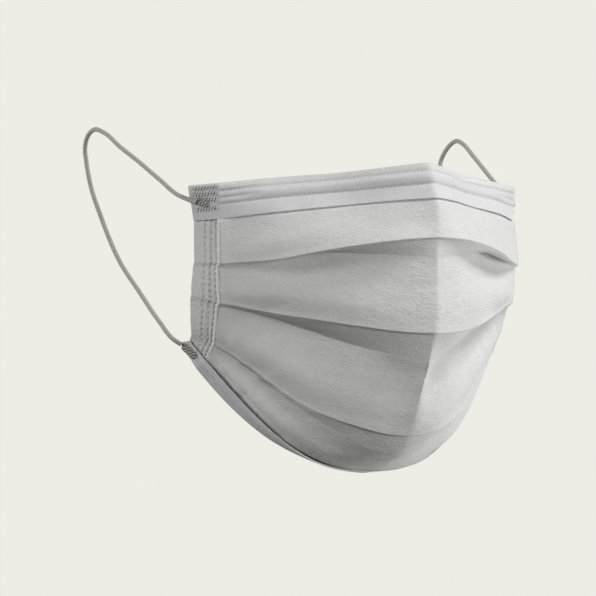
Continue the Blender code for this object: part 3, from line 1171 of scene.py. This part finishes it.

* * *

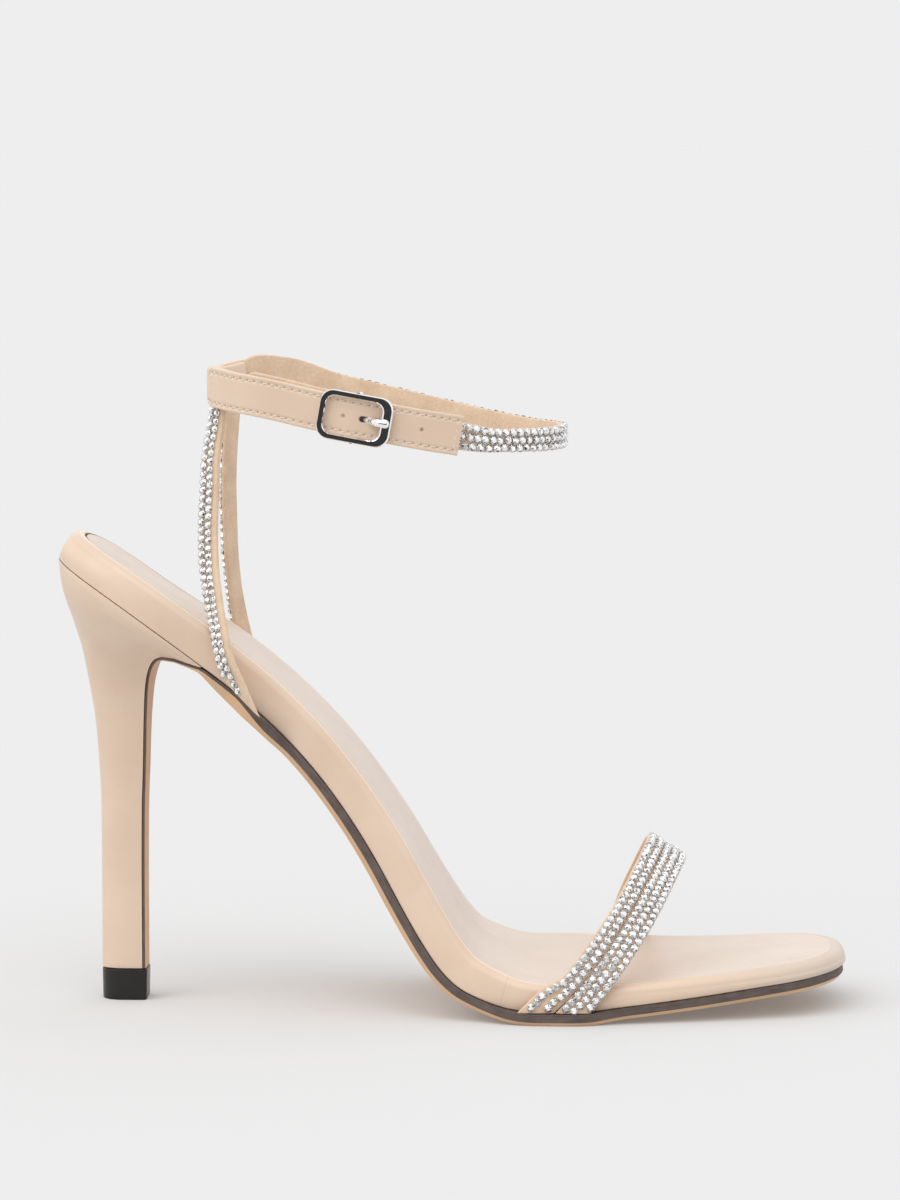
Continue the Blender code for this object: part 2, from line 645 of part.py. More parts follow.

--

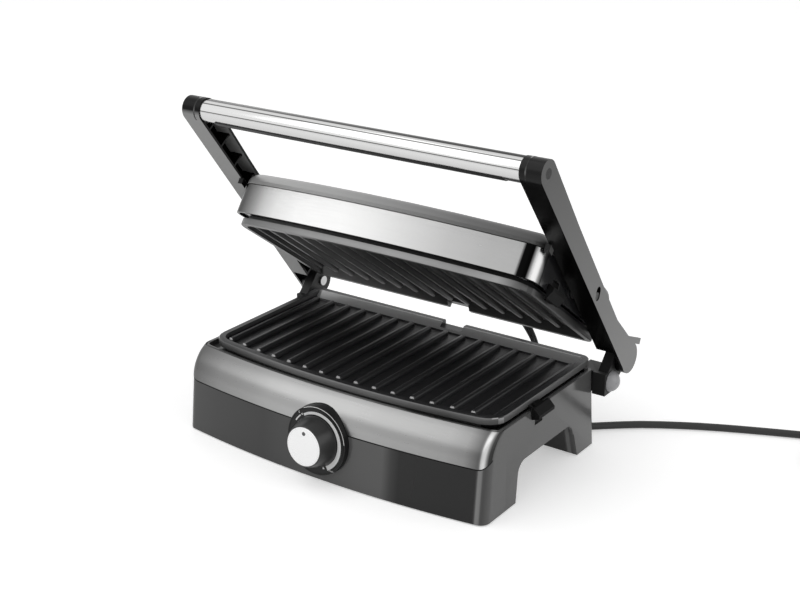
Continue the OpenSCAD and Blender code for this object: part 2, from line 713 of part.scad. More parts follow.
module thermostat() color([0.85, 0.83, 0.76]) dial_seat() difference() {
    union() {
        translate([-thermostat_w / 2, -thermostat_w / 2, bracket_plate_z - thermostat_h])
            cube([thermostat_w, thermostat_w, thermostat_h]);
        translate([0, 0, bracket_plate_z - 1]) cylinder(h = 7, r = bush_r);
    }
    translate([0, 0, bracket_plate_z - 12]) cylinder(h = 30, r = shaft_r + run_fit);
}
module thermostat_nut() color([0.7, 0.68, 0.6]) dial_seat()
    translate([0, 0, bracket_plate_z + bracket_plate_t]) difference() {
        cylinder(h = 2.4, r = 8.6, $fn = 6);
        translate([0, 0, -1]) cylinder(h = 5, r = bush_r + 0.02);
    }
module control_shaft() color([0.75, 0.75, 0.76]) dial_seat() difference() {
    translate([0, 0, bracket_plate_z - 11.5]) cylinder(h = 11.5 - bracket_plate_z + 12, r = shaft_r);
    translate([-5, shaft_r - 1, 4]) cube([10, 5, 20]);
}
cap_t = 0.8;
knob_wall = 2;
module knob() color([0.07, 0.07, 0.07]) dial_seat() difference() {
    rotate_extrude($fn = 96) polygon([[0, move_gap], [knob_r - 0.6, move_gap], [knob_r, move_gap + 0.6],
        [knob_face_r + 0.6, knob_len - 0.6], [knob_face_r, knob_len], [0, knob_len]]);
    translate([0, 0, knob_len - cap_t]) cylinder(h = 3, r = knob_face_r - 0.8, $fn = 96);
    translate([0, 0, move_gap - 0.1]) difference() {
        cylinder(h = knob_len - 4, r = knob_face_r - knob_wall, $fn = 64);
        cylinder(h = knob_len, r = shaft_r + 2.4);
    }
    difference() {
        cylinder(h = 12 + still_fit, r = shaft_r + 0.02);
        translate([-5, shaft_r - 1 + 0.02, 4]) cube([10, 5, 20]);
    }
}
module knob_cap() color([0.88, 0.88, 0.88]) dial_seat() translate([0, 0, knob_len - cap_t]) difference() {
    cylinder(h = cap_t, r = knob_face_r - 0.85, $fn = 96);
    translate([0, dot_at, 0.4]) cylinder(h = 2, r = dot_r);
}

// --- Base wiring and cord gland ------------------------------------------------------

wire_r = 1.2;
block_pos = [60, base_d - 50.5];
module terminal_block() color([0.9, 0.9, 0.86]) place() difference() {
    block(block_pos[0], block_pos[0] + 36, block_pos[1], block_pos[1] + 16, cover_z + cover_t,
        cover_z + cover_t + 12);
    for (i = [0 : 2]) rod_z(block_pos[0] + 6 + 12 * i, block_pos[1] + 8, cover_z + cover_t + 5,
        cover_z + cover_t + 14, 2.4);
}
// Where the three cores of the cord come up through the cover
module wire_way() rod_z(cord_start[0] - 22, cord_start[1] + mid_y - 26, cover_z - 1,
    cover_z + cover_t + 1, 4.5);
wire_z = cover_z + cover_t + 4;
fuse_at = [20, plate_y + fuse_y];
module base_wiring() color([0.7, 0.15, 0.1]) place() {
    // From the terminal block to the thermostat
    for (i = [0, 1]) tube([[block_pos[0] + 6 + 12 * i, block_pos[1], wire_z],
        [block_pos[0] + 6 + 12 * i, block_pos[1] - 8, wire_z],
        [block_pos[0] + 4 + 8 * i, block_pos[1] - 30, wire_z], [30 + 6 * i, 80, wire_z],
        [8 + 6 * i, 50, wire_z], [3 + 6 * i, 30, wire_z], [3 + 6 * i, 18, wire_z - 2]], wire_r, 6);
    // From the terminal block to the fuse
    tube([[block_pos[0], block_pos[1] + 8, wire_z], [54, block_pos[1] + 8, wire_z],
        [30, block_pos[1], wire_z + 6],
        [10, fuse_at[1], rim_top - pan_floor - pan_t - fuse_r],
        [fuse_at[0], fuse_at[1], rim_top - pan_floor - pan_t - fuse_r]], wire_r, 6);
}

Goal
Write out every line of the data that holds the word "this".

Written reply
Continue the Blender code for this object: part 3, from line 1171 of scene.py. This part finishes it.
Continue the Blender code for this object: part 2, from line 645 of part.py. More parts follow.
Continue the OpenSCAD and Blender code for this object: part 2, from line 713 of part.scad. More parts follow.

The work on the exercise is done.